-- Begin Listed records --
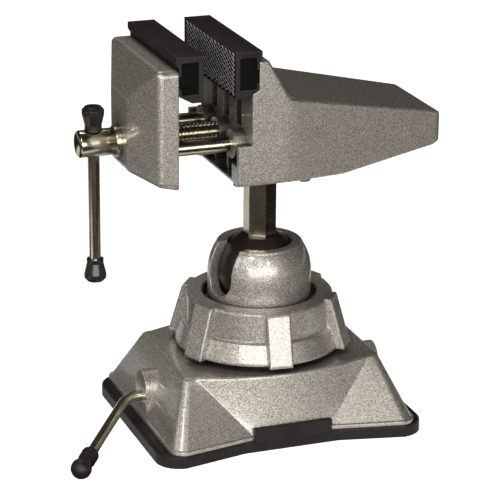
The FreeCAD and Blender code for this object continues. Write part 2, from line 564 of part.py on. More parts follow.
# Post: a hexagon bar with a round spigot that turns in the ball
SADDLE_HALF_LENGTH = 12.5
POST_PIN_DROP = 2.8         # the cross pin lies this far below the post's end
POST_PIN_RADIUS = 2.0
post_pin = rod_x(POST_PIN_RADIUS, -SADDLE_HALF_LENGTH, SADDLE_HALF_LENGTH, 0, POST_INSERT - POST_PIN_DROP)
post = hexagon(POST_HALF_FLATS, BALL_FLAT + END_GAP, BODY_BOTTOM + POST_INSERT)
post = post.fuse(rod_z(SPIGOT_RADIUS, SPIGOT_BOTTOM + END_GAP, BALL_FLAT + OVERRUN, 0, 0))
post = post.cut(rod_z(SCREW_RADIUS, SPIGOT_BOTTOM, SCREW_TIP, 0, 0))
write(post.cut(post_pin.translated(vec(0, 0, BODY_BOTTOM))).removeSplitter(), "post")
write_raised(post_pin, "post_pin")
ball_screw = rod_z(SCREW_RADIUS, SCREW_HEAD_BOTTOM, SCREW_TIP, 0, 0)
ball_screw = ball_screw.fuse(rod_z(SCREW_HEAD_RADIUS, SCREW_HEAD_BOTTOM,
                                   SCREW_HEAD_TOP - END_GAP, 0, 0))
ball_screw = ball_screw.cut(hexagon(SCREW_SOCKET_RADIUS, SCREW_HEAD_BOTTOM - OVERRUN,
                                    SCREW_HEAD_BOTTOM + SCREW_SOCKET_DEPTH))
write(ball_screw.removeSplitter(), "ball_screw")

# Profile of the jaw pads, shared with the jaws that carry them
PAD_HEIGHT = 22.2
PAD_HEEL_RISE = 3.7         # the bottom slopes up this much to where it meets the jaw
PAD_TOE = 5.6               # width of the bottom face beside the grip
PAD_SEAT_GAP = 0.2          # air under the pad's sloping bottom
LIP_ROOT_DROP = 5.5         # the pad's hook starts this far below its top
RAIL_DROP = 9.4             # top of the dovetail rail below the pad's top
RAIL_HEIGHT = 5.6
pad_bottom = PAD_TOP - PAD_HEIGHT
pad_heel = pad_bottom + PAD_HEEL_RISE
pad_slope = PAD_HEEL_RISE / (PAD_THICK - PAD_TOE)
lip_root = PAD_TOP - LIP_ROOT_DROP
rail_high = PAD_TOP - RAIL_DROP
rail_low = rail_high - RAIL_HEIGHT

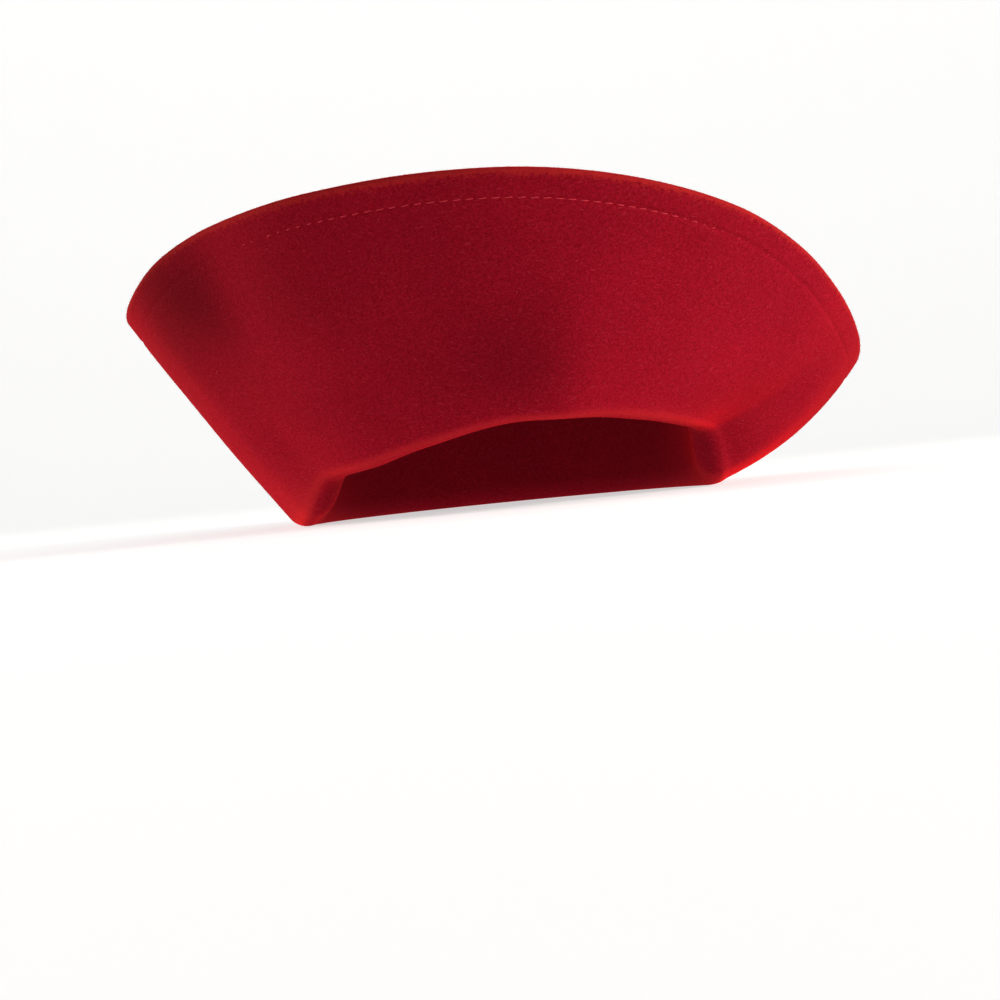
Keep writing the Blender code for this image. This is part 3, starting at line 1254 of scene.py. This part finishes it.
class FEDORA_OT_studio(bpy.types.Operator):
    """Add the pale cove, the soft lights and the camera."""

    bl_idname = "fedora.studio"
    bl_label = "Studio"

    def execute(self, context):
        scene = context.scene
        studio = scene.fedora_studio
        material, _, shader = plain_shader("cove_paint", 0.1)
        shader.inputs["Roughness"].default_value = 0.9
        shader.inputs["Base Color"].default_value = opaque(studio.cove_colour)
        shader.inputs["Emission Color"].default_value = opaque(WHITE)
        shader.inputs["Emission Strength"].default_value = studio.cove_glow
        mesh = studio_cove(studio)
        mesh.materials.append(material)
        cove = bpy.data.objects.new("studio_cove", mesh)
        context.collection.objects.link(cove)
        for lamp in STUDIO_LAMPS:
            add_lamp(lamp)

        world = bpy.data.worlds.new("even_sky")
        world.use_nodes = True
        background = world.node_tree.nodes["Background"]
        background.inputs["Color"].default_value = opaque(WHITE)
        background.inputs["Strength"].default_value = studio.sky_light
        scene.world = world
        scene.view_settings.view_transform = "Standard"
        add_camera(studio)
        return {"FINISHED"}


OPERATORS = (FEDORA_OT_felt, FEDORA_OT_stitches, FEDORA_OT_nap, FEDORA_OT_studio)


class FEDORA_PT_sidebar(bpy.types.Panel):
    """The hat's pieces and its studio, in the sidebar of the 3D view."""

    bl_label = "Fedora"
    bl_idname = "FEDORA_PT_sidebar"
    bl_space_type = "VIEW_3D"
    bl_region_type = "UI"
    bl_category = "Fedora"

    def draw(self, context):
        for operator in OPERATORS:
            self.layout.operator(operator.bl_idname)


SETTINGS = {
    "fedora_shape": HatShape,
    "fedora_finish": FeltFinish,
    "fedora_stitches": StitchSizes,
    "fedora_nap": NapSizes,
    "fedora_studio": StudioSetup,
}
CONTROLS = (*OPERATORS, FEDORA_PT_sidebar)


def register():
    """Add the classes, and the settings to the scene."""
    for name, group in SETTINGS.items():
        bpy.utils.register_class(group)
        setattr(bpy.types.Scene, name, bpy.props.PointerProperty(type=group))
    for control in CONTROLS:
        bpy.utils.register_class(control)


def unregister():
    """Take the settings and the classes away again."""
    for control in reversed(CONTROLS):
        bpy.utils.unregister_class(control)
    for name, group in SETTINGS.items():
        delattr(bpy.types.Scene, name)
        bpy.utils.unregister_class(group)


def main():
    """Dress the hat."""
    register()
    bpy.ops.fedora.felt()
    bpy.ops.fedora.stitches()
    bpy.ops.fedora.nap()
    bpy.ops.fedora.studio()


if __name__ == "__main__":
    main()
-- End Listed records --
▶ Task objective
From the records above, quote only the lines running from the line with "Keep writing the" to the line with "add_lamp(lamp)", both lines included.

▶ Answer to this problem
Keep writing the Blender code for this image. This is part 3, starting at line 1254 of scene.py. This part finishes it.
class FEDORA_OT_studio(bpy.types.Operator):
    """Add the pale cove, the soft lights and the camera."""

    bl_idname = "fedora.studio"
    bl_label = "Studio"

    def execute(self, context):
        scene = context.scene
        studio = scene.fedora_studio
        material, _, shader = plain_shader("cove_paint", 0.1)
        shader.inputs["Roughness"].default_value = 0.9
        shader.inputs["Base Color"].default_value = opaque(studio.cove_colour)
        shader.inputs["Emission Color"].default_value = opaque(WHITE)
        shader.inputs["Emission Strength"].default_value = studio.cove_glow
        mesh = studio_cove(studio)
        mesh.materials.append(material)
        cove = bpy.data.objects.new("studio_cove", mesh)
        context.collection.objects.link(cove)
        for lamp in STUDIO_LAMPS:
            add_lamp(lamp)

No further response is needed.